Any relationship works best when all parties are on equal footing.  By accepting either or both of these assumptions, the employee starts at a disadvantage – assuming that they should always be employed (as opposed to self employed, or, you know, bummin’ around) and that leaving a job requires valid cause means at our most basic, we assume we need an employer.  This taints the relationship from the start.

 

Working under these assumptions, the question to ask is “Why should I leave”?  I think the correct question to ask is “Why should I stay”?

Obligation is the wrong reason to do almost anything, and assuming that the default is to stay in a job – to stay at an employer because you’ve been there for a while, because you owe them something, etc – is obligation.  It doesn’t get the best work out of anyone, and it breeds resentment, left unchecked.

The beautiful thing is that a shift in perspective here – going from the vague feelings of obligation and guilt that your job conjures because you think you’re supposed to be there, to the acknowledgement that you’re there for a reason: Maybe you really enjoy the work, or the people you work with, or you’re learning a lot, or maybe you just need the money (which is a completely valid reason to stay at a job) – can change your attitude completely, and clarify in your own head what you’re doing.

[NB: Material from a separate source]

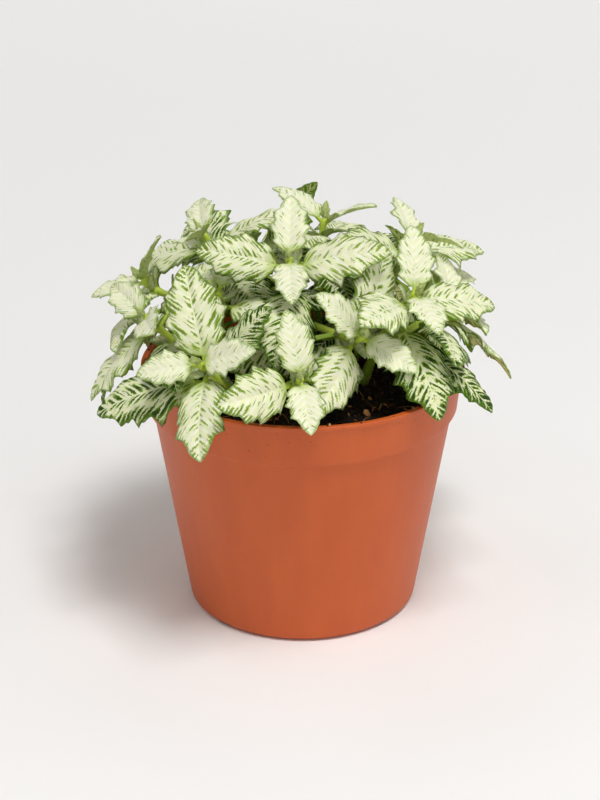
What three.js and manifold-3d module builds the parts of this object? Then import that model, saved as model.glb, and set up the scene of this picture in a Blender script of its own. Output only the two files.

Alternatively, maybe you realize that there is no good reason to stay – that you really are just staying out of obligation, or because your mom likes to tell her friends that you’re important because of your title.  In which case, you can acknowledge that it’s perfectly acceptable to go figure something else out.  You don’t need a boss who sexually harasses you, or a job offer for twice as much money elsewhere – you just need an acknowledgement that there’s no good reason to stay.

Figure out why you do what you do.  It’s important.  It takes a lot of your time, and you only have so much.  You owe it to yourself to be honest about why you’re spending it the way you are.